We're now getting patches of sunshine and it's a warm, muggy 70 degrees.
Tommy at the Variety Store reports that the food delivery and newspaper trucks got through so Highway 12 is open.
Dale reports that he had about 3.3 inches in his rain gauge at midnight; we've had a lot more since then. He says there was some minor over-wash at the north end, but it's already cleared up. This afternoon's high tide (around 4) could be trouble here and to the North, but so far no reports of major damage to the Outer Banks.
I drove out to the beach. The new bike path along the ocean-side of highway 12 was completely under water (rain, not ocean water) and in places only one lane of the highway was "dry". Several people had gathered at the beach to check out the conditions. I believe you would call this "an angry sea" with big waves breaking not just near shore but for several hundred yards out. The receding tide had left pools of water at the base of the dunes.
Our power outage last night was not due to anything on Ocracoke. Our power comes all the way down the Outer Banks from Virginia. The problem was somewhere north of here.
Bottom line: so far Ocracoke has been spared the brunt of this storm for which we are very thankful. We'll settle for the annoyance of deep puddles in our roads. Our thoughts are with you folks to the north where the conditions seem to be worse.
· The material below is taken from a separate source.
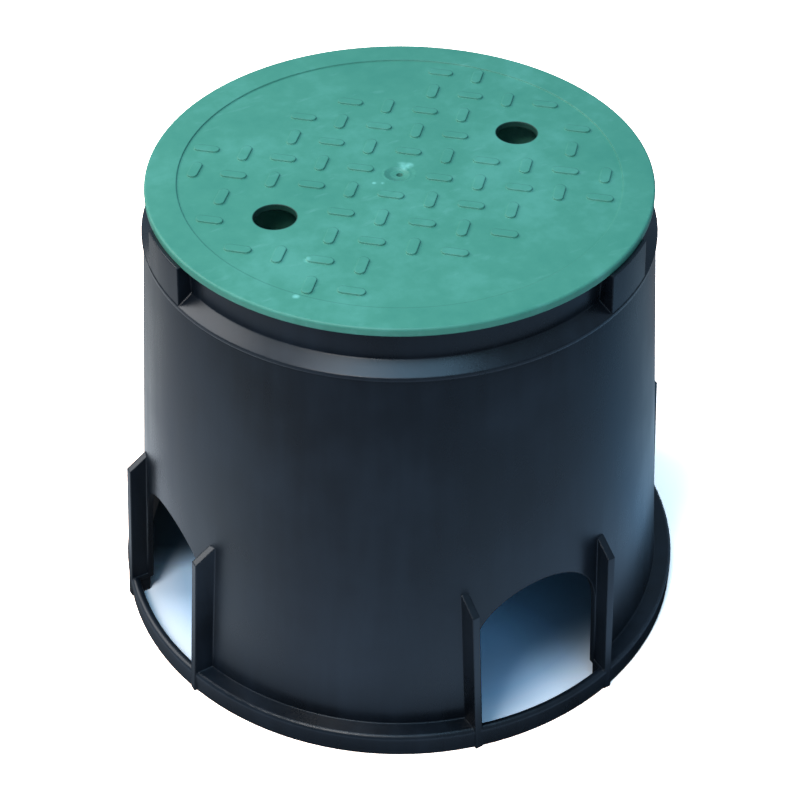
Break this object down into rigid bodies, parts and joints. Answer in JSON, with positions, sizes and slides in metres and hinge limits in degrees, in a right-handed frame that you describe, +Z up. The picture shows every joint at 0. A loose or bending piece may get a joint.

(I asked about mail delivery today and was told our postal workers will go to the ferry to meet the truck so it won't have to hang around here and risk not getting back to Hatteras. And since they'll be picking up two days worth, don't expect it all to be in the boxes until after 4:00.)
Our latest Ocracoke Newsletter is a transcript of a letter written in 1949 by a visitor to the island. You can read the letter (which provides a glimpse into Ocracoke life sixty years ago) here: http://www.villagecraftsmen.com/news102509.htm.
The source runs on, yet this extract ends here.